Available data

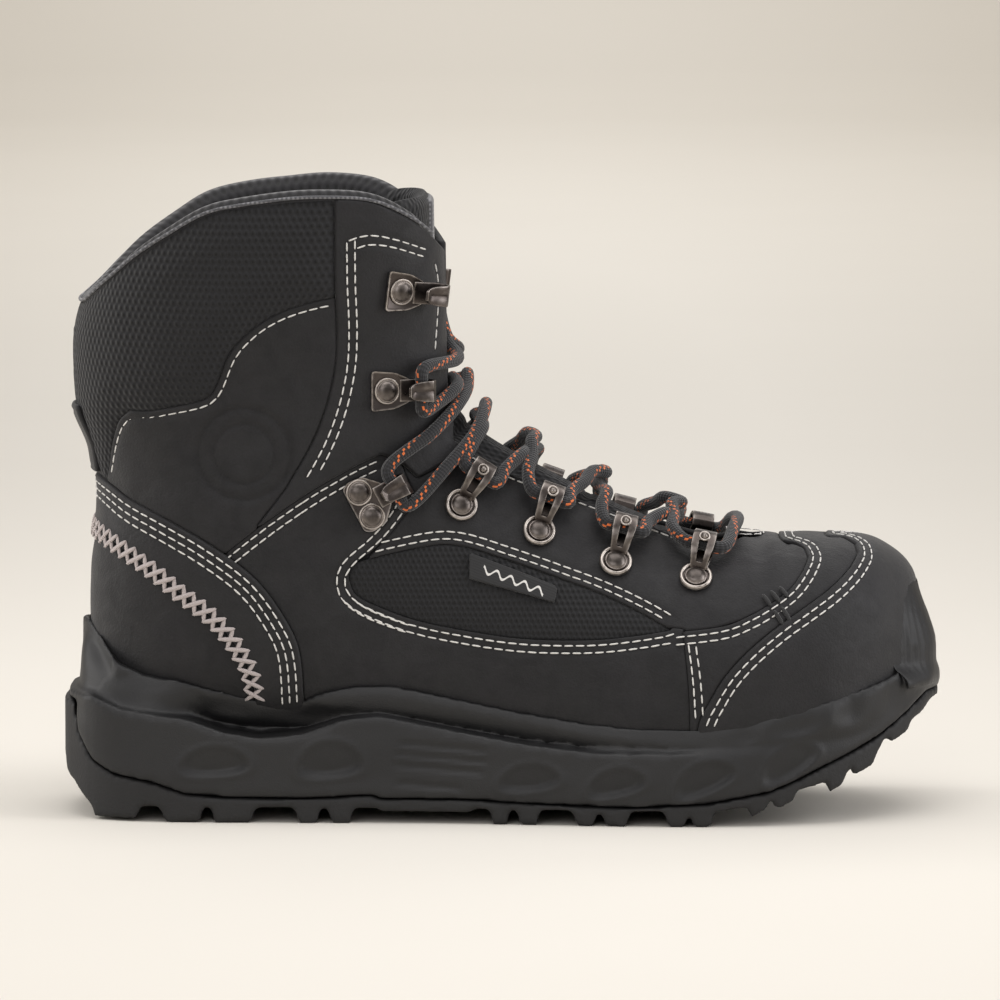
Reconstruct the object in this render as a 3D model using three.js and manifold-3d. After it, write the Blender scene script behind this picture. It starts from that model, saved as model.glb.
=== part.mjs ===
import * as THREE from 'three';
import * as BufferGeometryUtils from 'three/addons/utils/BufferGeometryUtils.js';
import Module from 'manifold-3d';

// A black lace-up work boot for the right foot, in mm. The toe points along +X, the outer
// side faces -Y and the floor is z = 0. Tables below are drawn for a boot of drawnLength by
// drawnWidth by drawnHeight, and the overall sizes stretch them.
const bootLength = 310;
const bootWidth = 113;
const bootHeight = 222;
const drawnLength = 310;
const drawnWidth = 113;
const drawnHeight = 222;

// Thicknesses and clearances.
const leatherThickness = 2;
const liningThickness = 1.6;
const toeCapThickness = 2;
const counterThickness = 1.5;
const collarPadThickness = 5.5;
const metalThickness = 1.1;
const laceDiameter = 4.6;
const seamGap = 0.3;
const layerGap = 0.5;
const laceClearance = 0.45;
const tongueThickness = 5;
const laceHoleHeight = laceDiameter + 2 * laceClearance;

const cutReach = 90;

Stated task
Search the data for "three". Copy every matching line.

Answer to this problem
Reconstruct the object in this render as a 3D model using three.js and manifold-3d. After it, write the Blender scene script behind this picture. It starts from that model, saved as model.glb.
import * as THREE from 'three';
import * as BufferGeometryUtils from 'three/addons/utils/BufferGeometryUtils.js';